_RECORDS FOR THE EXERCISE_:
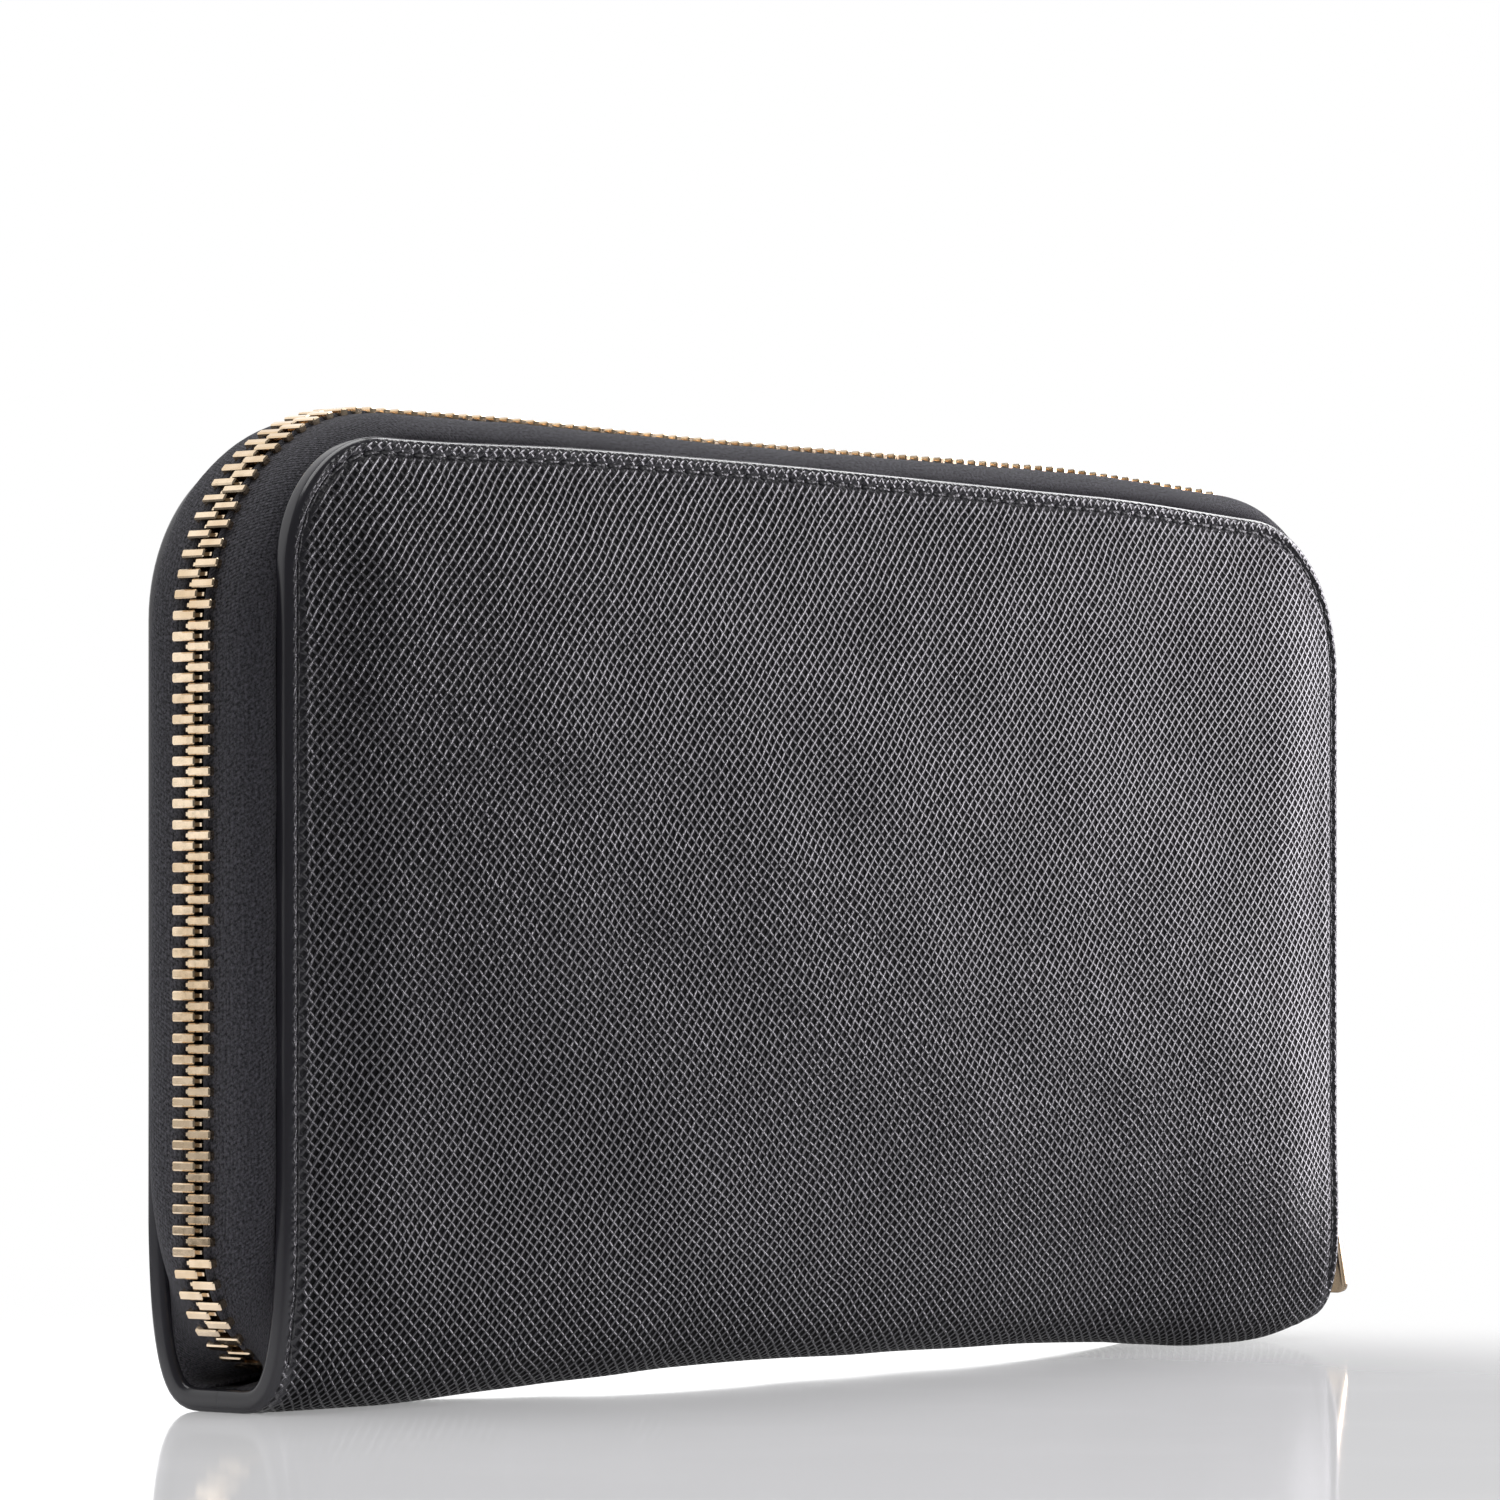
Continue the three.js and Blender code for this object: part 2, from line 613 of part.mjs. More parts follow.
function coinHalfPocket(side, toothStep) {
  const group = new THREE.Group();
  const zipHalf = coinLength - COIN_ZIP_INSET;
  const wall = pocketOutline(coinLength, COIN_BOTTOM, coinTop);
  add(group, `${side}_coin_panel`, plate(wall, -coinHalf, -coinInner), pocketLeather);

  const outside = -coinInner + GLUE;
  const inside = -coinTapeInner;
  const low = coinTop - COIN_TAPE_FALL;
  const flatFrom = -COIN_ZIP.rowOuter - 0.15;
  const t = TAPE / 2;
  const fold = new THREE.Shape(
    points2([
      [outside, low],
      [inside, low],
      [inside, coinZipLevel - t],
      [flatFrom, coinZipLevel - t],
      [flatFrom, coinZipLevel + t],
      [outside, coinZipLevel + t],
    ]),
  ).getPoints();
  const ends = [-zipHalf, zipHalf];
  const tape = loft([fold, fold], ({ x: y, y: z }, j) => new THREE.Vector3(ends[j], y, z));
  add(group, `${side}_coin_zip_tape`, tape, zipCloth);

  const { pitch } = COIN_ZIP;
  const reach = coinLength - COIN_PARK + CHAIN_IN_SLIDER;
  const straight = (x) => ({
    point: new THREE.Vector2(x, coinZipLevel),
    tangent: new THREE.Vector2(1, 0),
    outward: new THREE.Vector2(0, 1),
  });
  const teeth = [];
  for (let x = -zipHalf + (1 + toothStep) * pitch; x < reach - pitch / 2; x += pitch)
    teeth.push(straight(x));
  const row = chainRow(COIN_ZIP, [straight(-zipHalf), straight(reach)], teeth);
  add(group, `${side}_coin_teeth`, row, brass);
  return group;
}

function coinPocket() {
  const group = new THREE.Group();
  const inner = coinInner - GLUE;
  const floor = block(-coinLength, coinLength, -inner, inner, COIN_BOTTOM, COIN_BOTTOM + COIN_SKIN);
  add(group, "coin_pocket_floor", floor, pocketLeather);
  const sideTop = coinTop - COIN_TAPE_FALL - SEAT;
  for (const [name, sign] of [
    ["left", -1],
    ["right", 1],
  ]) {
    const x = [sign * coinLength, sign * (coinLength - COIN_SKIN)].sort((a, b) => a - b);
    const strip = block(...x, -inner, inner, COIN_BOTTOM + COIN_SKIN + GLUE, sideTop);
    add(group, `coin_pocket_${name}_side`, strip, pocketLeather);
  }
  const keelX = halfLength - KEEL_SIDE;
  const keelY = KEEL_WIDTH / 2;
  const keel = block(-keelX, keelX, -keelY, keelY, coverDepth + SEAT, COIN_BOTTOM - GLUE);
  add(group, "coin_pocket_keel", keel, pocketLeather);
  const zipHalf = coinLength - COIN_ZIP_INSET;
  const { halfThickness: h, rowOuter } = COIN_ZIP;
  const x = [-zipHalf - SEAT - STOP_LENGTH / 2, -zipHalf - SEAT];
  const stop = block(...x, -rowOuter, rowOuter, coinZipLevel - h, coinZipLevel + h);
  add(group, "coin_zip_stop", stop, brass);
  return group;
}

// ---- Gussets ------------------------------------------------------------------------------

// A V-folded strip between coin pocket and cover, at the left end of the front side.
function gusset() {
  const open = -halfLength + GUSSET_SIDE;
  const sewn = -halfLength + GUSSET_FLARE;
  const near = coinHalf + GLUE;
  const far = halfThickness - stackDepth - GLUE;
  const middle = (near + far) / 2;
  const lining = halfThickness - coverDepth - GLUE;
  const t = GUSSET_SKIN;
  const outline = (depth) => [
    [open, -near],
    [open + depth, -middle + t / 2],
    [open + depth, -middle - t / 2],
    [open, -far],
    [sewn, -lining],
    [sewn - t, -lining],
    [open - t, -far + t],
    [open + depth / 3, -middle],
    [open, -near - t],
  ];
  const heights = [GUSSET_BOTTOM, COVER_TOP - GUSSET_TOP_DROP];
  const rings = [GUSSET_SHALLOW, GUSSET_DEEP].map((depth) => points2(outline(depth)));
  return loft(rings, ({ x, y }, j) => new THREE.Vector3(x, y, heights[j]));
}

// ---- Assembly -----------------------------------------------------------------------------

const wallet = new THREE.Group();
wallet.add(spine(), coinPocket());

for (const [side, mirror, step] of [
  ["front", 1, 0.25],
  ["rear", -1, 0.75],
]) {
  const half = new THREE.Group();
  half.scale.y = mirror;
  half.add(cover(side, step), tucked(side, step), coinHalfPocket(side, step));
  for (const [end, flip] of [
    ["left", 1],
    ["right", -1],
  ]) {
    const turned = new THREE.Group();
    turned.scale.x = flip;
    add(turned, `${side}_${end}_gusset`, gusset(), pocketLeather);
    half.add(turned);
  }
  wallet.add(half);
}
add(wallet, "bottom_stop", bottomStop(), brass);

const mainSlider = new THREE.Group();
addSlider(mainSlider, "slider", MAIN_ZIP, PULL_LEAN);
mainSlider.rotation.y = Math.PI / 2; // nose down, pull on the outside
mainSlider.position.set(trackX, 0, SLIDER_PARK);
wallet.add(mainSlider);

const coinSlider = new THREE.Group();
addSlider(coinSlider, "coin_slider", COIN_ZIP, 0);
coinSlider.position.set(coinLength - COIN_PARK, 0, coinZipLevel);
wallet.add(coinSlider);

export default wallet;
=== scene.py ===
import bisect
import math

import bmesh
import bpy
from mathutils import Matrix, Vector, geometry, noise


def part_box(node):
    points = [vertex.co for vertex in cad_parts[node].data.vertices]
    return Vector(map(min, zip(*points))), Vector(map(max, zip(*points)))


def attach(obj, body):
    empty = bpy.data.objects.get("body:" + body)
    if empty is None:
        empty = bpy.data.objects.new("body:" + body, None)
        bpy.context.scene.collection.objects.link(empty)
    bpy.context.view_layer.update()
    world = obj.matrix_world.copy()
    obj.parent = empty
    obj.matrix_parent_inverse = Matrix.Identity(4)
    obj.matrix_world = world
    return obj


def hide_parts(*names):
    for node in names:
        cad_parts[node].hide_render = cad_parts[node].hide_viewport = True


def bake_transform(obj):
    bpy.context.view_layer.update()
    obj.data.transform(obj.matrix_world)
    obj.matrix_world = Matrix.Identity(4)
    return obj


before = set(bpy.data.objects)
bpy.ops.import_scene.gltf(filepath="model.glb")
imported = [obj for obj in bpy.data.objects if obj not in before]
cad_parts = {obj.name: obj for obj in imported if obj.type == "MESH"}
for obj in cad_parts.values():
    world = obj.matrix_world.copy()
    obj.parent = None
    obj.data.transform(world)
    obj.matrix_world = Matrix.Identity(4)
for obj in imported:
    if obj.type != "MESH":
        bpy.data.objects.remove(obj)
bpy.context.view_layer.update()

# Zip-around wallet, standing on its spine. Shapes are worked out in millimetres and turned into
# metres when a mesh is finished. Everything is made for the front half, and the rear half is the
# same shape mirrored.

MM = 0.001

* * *

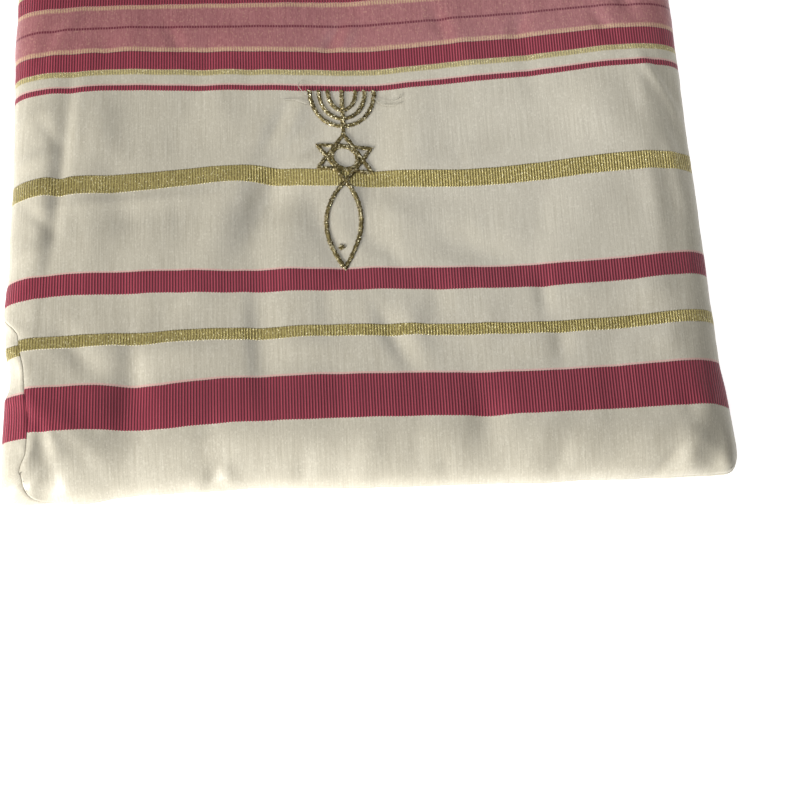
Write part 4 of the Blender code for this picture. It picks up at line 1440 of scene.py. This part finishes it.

* * *

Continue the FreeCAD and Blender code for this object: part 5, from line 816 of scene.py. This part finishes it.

_WHAT YOU HAVE TO DO_:
The line containing "Continue the three.js" opens the part, and the line containing "-coinHalf, -coinInner), pocketLeather);" closes it. Output that part exactly, with both, and only that.

_FULL RESPONSE_:
Continue the three.js and Blender code for this object: part 2, from line 613 of part.mjs. More parts follow.
function coinHalfPocket(side, toothStep) {
  const group = new THREE.Group();
  const zipHalf = coinLength - COIN_ZIP_INSET;
  const wall = pocketOutline(coinLength, COIN_BOTTOM, coinTop);
  add(group, `${side}_coin_panel`, plate(wall, -coinHalf, -coinInner), pocketLeather);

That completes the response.